Each party to the negotiation seeks to interject what it sees as necessary to provide for plausible deniability later. The CPA wants bank statements to read as they need them to read. The wholesale lender wants the CPA to produce audited financials which they can point to later as proof that the retail lender is financially qualified. The retail lender desperately wants the line of credit, and may create false documents to fulfill the requirements set forth by the CPA.

Finally, the retail lender produces false statements, so that the CPA can produce blindly audited financial statements, so that the wholesale line of credit provider can issue its line of credit to the unqualified retail lender.

When the line of credit goes into default, the wholesale lender attempts to collect from the retail lender, which often declares bankruptcy. This brings the audited financials into question, and the CPA firm. This brings into the arena the errors and omissions insurance of the CPA firm itself.

In some cases, even the institutions providing the bank or other statements used in the preparation of the audited financials, are accused by the wholesale lender of collusion.

The entire objective is to get an outside party to cover the debt. Either the errors & omissions insurance of the retail lender or the CPA firm, or the financial institution which provided statements, will have to pay up for the scam of the three in collusion.

Once the line of credit is provided by the wholesale lender to the retail lender, there is a great increase in market value of the retail lender. They then attempt to obtain an investor or sale of the firm before the resulting default takes place.

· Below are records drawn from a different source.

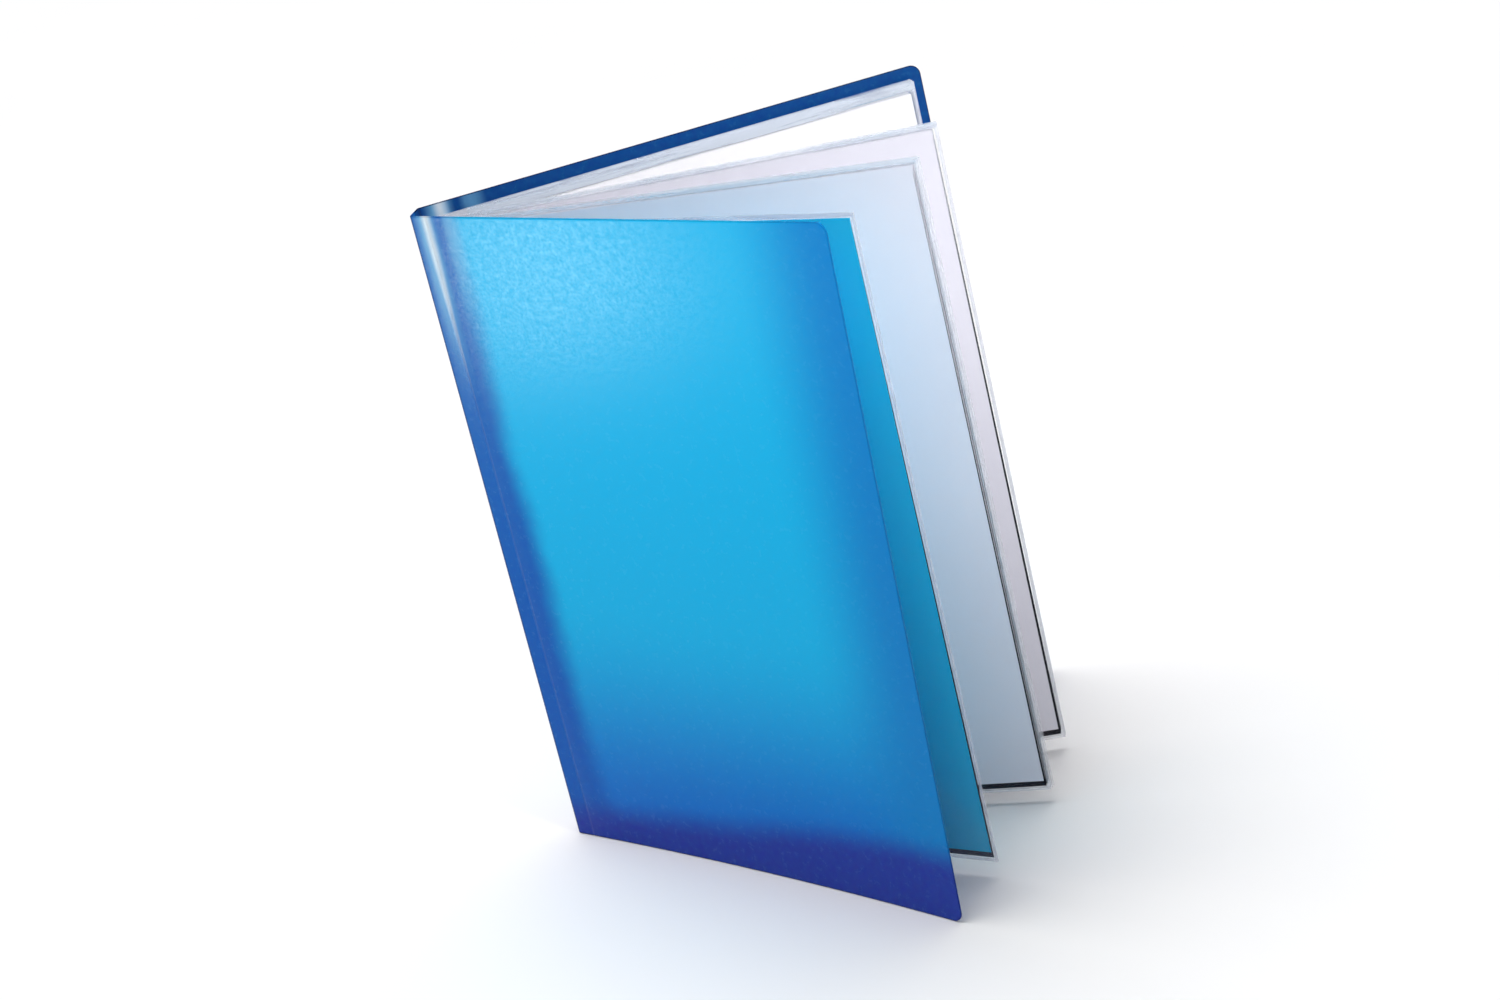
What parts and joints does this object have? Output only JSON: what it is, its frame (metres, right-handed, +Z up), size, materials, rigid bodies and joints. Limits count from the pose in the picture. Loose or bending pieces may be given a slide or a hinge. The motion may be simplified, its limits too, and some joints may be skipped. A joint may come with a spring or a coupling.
{
  "type": "pocket page binder",
  "caption": "Binder with a folded translucent plastic cover and a fan of clear full-page pocket leaves fused inside its spine.",
  "frame": {"origin": "centre of the spine panel's bottom edge, the spine's foot", "axes": "+Z up the spine, +X in the closed plane from the spine towards the free edges; the front cover opens towards -Y and the back cover towards +Y"},
  "size_m": [0.2386, 0.2348, 0.317],
  "materials": {
    "cover_blue": "translucent blue polypropylene sheet, fine frosted grain",
    "binding_plastic": "natural translucent polypropylene",
    "film_clear": "thin clear glossy film",
    "sheet_white": "smooth white paper",
    "sheet_teal": "smooth teal paper",
    "card_black": "matt black card"
  },
  "bodies": {
    "spine": {"spine_panel": "cover_blue", "front_fold": "cover_blue", "back_fold": "cover_blue", "binding_strip": "binding_plastic"},
    "front_cover": {"front_cover": "cover_blue"},
    "back_cover": {"back_cover": "cover_blue"},
    "leaf_01": {"leaf_01_margins": "film_clear", "leaf_01_front_film": "film_clear", "leaf_01_back_film": "film_clear", "leaf_01_paper_sheets": "sheet_teal", "leaf_01_black_card": "card_black"},
    "leaf_02": {"leaf_02_margins": "film_clear", "leaf_02_front_film": "film_clear", "leaf_02_back_film": "film_clear", "leaf_02_paper_sheets": "sheet_white", "leaf_02_black_card": "card_black"},
    "leaf_03": {"leaf_03_margins": "film_clear", "leaf_03_front_film": "film_clear", "leaf_03_back_film": "film_clear", "leaf_03_paper_sheets": "sheet_white", "leaf_03_black_card": "card_black"},
    "leaf_04": {"leaf_04_margins": "film_clear", "leaf_04_front_film": "film_clear", "leaf_04_back_film": "film_clear", "leaf_04_paper_sheets": "sheet_white", "leaf_04_black_card": "card_black"},
    "leaf_05": {"leaf_05_margins": "film_clear", "leaf_05_front_film": "film_clear", "leaf_05_back_film": "film_clear", "leaf_05_paper_sheets": "sheet_white", "leaf_05_black_card": "card_black"},
    "leaf_06": {"leaf_06_margins": "film_clear", "leaf_06_front_film": "film_clear", "leaf_06_back_film": "film_clear", "leaf_06_paper_sheets": "sheet_white", "leaf_06_black_card": "card_black"},
    "leaf_07": {"leaf_07_margins": "film_clear", "leaf_07_front_film": "film_clear", "leaf_07_back_film": "film_clear", "leaf_07_paper_sheets": "sheet_white", "leaf_07_black_card": "card_black"},
    "leaf_08": {"leaf_08_margins": "film_clear", "leaf_08_front_film": "film_clear", "leaf_08_back_film": "film_clear", "leaf_08_paper_sheets": "sheet_white", "leaf_08_black_card": "card_black"},
    "leaf_09": {"leaf_09_margins": "film_clear", "leaf_09_front_film": "film_clear", "leaf_09_back_film": "film_clear", "leaf_09_paper_sheets": "sheet_white", "leaf_09_black_card": "card_black"},
    "leaf_10": {"leaf_10_margins": "film_clear", "leaf_10_front_film": "film_clear", "leaf_10_back_film": "film_clear", "leaf_10_paper_sheets": "sheet_white", "leaf_10_black_card": "card_black"}
  },
  "joints": [
    {"name": "front_cover_hinge", "type": "hinge", "parent": "spine", "child": "front_cover", "pos_m": [0, -0.0056, 0], "axis": [0, 0, -1], "range_deg": [-27.3, 62.7]},
    {"name": "back_cover_hinge", "type": "hinge", "parent": "spine", "child": "back_cover", "pos_m": [0, 0.0056, 0], "axis": [0, 0, 1], "range_deg": [-27.3, 62.7]},
    {"name": "leaf_01_turn", "type": "hinge", "parent": "spine", "child": "leaf_01", "pos_m": [0.00272, -0.0045, 0], "axis": [0, 0, -1], "range_deg": [-21.42, 49.16]},
    {"name": "leaf_02_turn", "type": "hinge", "parent": "spine", "child": "leaf_02", "pos_m": [0.00335, -0.0035, 0], "axis": [0, 0, -1], "range_deg": [-5.57, 12.76]},
    {"name": "leaf_03_turn", "type": "hinge", "parent": "spine", "child": "leaf_03", "pos_m": [0.00378, -0.0025, 0], "axis": [0, 0, -1], "range_deg": [-5.31, 12.19]},
    {"name": "leaf_04_turn", "type": "hinge", "parent": "spine", "child": "leaf_04", "pos_m": [0.00405, -0.0015, 0], "axis": [0, 0, -1], "range_deg": [-5.07, 11.61]},
    {"name": "leaf_05_turn", "type": "hinge", "parent": "spine", "child": "leaf_05", "pos_m": [0.00418, -0.0005, 0], "axis": [0, 0, 1], "range_deg": [-6.47, 14.83]},
    {"name": "leaf_06_turn", "type": "hinge", "parent": "spine", "child": "leaf_06", "pos_m": [0.00418, 0.0005, 0], "axis": [0, 0, 1], "range_deg": [-6.71, 15.4]},
    {"name": "leaf_07_turn", "type": "hinge", "parent": "spine", "child": "leaf_07", "pos_m": [0.00405, 0.0015, 0], "axis": [0, 0, 1], "range_deg": [-6.97, 15.98]},
    {"name": "leaf_08_turn", "type": "hinge", "parent": "spine", "child": "leaf_08", "pos_m": [0.00378, 0.0025, 0], "axis": [0, 0, 1], "range_deg": [-26.52, 60.88]},
    {"name": "leaf_09_turn", "type": "hinge", "parent": "spine", "child": "leaf_09", "pos_m": [0.00335, 0.0035, 0], "axis": [0, 0, 1], "range_deg": [-26.86, 61.68]},
    {"name": "leaf_10_turn", "type": "hinge", "parent": "spine", "child": "leaf_10", "pos_m": [0.00272, 0.0045, 0], "axis": [0, 0, 1], "range_deg": [-27.22, 62.49]}
  ],
  "couplings": [
    {"joint": "leaf_01_turn", "follows": "front_cover_hinge", "ratio": 0.78388},
    {"joint": "leaf_02_turn", "follows": "front_cover_hinge", "ratio": 0.2033},
    {"joint": "leaf_03_turn", "follows": "front_cover_hinge", "ratio": 0.19414},
    {"joint": "leaf_04_turn", "follows": "front_cover_hinge", "ratio": 0.18498},
    {"joint": "leaf_05_turn", "follows": "back_cover_hinge", "ratio": 0.23626},
    {"joint": "leaf_06_turn", "follows": "back_cover_hinge", "ratio": 0.24542},
    {"joint": "leaf_07_turn", "follows": "back_cover_hinge", "ratio": 0.25458},
    {"joint": "leaf_08_turn", "follows": "back_cover_hinge", "ratio": 0.9707},
    {"joint": "leaf_09_turn", "follows": "back_cover_hinge", "ratio": 0.98352},
    {"joint": "leaf_10_turn", "follows": "back_cover_hinge", "ratio": 0.99634}
  ]
}
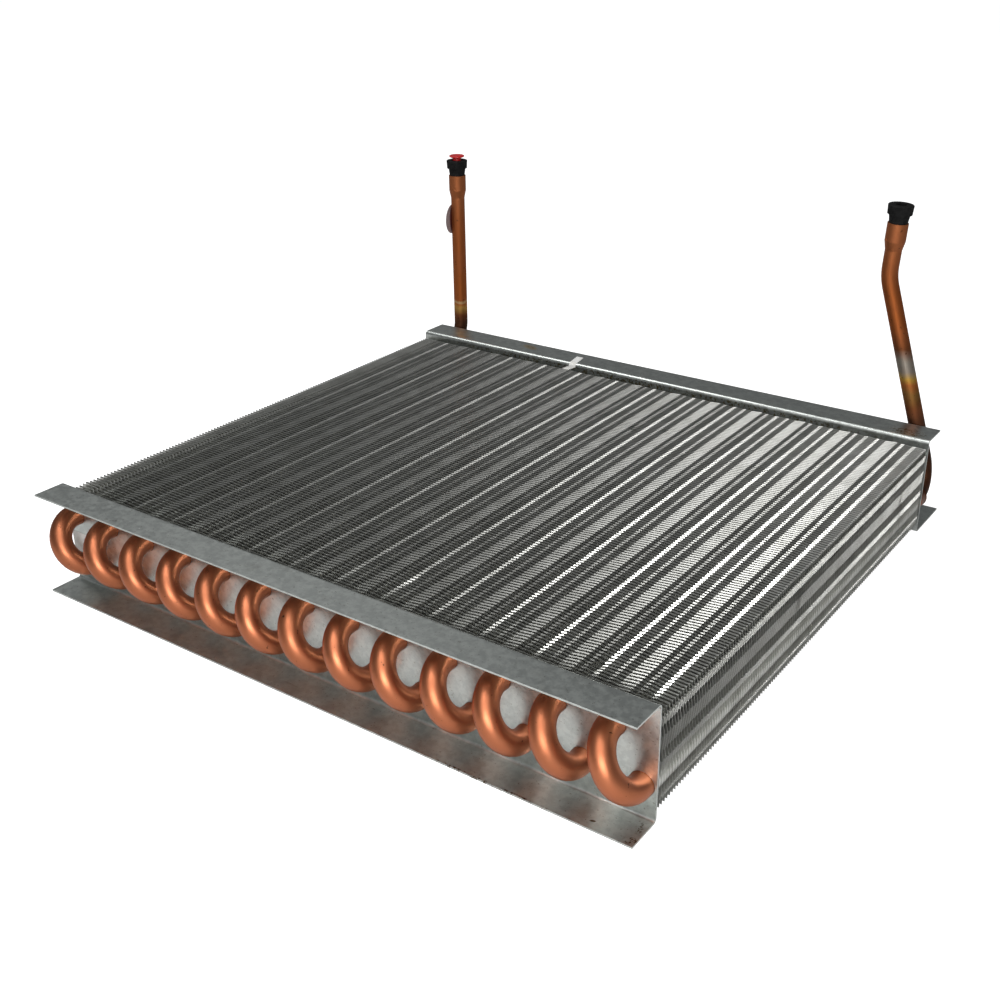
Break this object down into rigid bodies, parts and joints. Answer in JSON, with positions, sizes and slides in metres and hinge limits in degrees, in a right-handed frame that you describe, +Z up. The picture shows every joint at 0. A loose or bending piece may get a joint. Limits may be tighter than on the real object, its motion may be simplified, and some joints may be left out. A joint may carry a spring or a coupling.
{
  "type": "finned condenser coil",
  "caption": "Flat two-row tube and fin heat exchanger with folded steel end plates, copper hairpin bends and two stoppered connection pipes.",
  "frame": {"origin": "on the floor under the middle of the whole coil, pipes and tag included", "axes": "+X along the end plates towards the outlet pipe, +Y from the hairpin bends towards the pipes, +Z up"},
  "size_m": [0.4956, 0.5113, 0.2475],
  "materials": {
    "galvanised_steel": "galvanised sheet, mottled dull grey with bright cut edges",
    "fin_aluminium": "mill finish thin sheet, corrugated, a little dull",
    "copper": "bare copper, satin, browned by heat on the pipes",
    "black_rubber": "matte black rubber",
    "red_plastic": "red moulded plastic",
    "tag_film": "thin greyish film disc"
  },
  "bodies": {
    "root": {"front_end_plate": "galvanised_steel", "rear_end_plate": "galvanised_steel", "fin_pack": "fin_aluminium", "hairpin_01": "copper", "hairpin_02": "copper", "hairpin_03": "copper", "hairpin_04": "copper", "hairpin_05": "copper", "hairpin_06": "copper", "hairpin_07": "copper", "hairpin_08": "copper", "hairpin_09": "copper", "hairpin_10": "copper", "hairpin_11": "copper", "hairpin_12": "copper", "hairpin_13": "copper", "return_bend_01": "copper", "return_bend_02": "copper", "return_bend_03": "copper", "return_bend_04": "copper", "return_bend_05": "copper", "return_bend_06": "copper", "return_bend_07": "copper", "return_bend_08": "copper", "return_bend_09": "copper", "return_bend_10": "copper", "return_bend_11": "copper", "return_bend_12": "copper", "inlet_pipe": "copper", "outlet_pipe": "copper", "inlet_plug": "black_rubber", "outlet_plug": "black_rubber", "red_cap": "red_plastic", "round_tag": "tag_film"}
  },
  "joints": []
}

This is a method of conspiracy to defraud a lender or an investor, but it is seldom caught or prosecuted.

Friday, June 26, 2009

Overpayment-Refund Check Scam

Also known as the Cashier's Check Scam, the latest iteration is slightly more sophisticated than predecessors.

Here's how it happens:

  1. You advertise something for sale. It could be an item or a service. You advertise it on the internet, usually somewhere with no ID checking capacity, such as craigslist.
  2. A potential buyer contacts you and expresses interest in your offer.
  3. The buyer explains that they will provide a cashiers check or corporate check to pay in full.
  4. To put you at ease, the buyer gives you all of the details of the cashiers check, or of the corporation and its corporate check on the way.
  5. If you call the issuing bank to confirm the validity of the check, it may be validated. This only means that the check bears a real account number, routing number, and matching issuer name.
  6. The buyer then tells you they have sent, or are sending an amount greater than the price of your offering. The overpayment, and that they need you to send the difference back to them, or pay it to a person affiliated with them, such as a son or daughter in your local area.
  7. The check arrives as promised, for a larger amount than required.
  8. You deposit the check as expected.
  9. You wait for the check to clear. It does.
  10. You refund the overpayment to the buyer.
  11. The check later is returned by your bank, leaving your without the funds you sent to the buyer as overypayment.
  12. The buyer is nowhere to be found.

What happened?

  1. The "buyer" is a scammer, who had obtained the information on the check provided by copying it from an actual check, viewed by the scammer at sompoint.
  2. The scammer then goes fishing for anyone who will accept the check of an overpayment.
  3. With a "mark" in his sites, the scammer then forges the check or cashier's check. This is easily done with standard desktop publishing.
  4. When you deposit the check, it clears the account of the unsuspecting owner of the account.
  5. The company on who's bank account the check was drawn (the "maker") reports the fraudulend check to their bank.
  6. The maker's bank retracts the payment, charging your bank for the amount cashed. Your bank then charges you.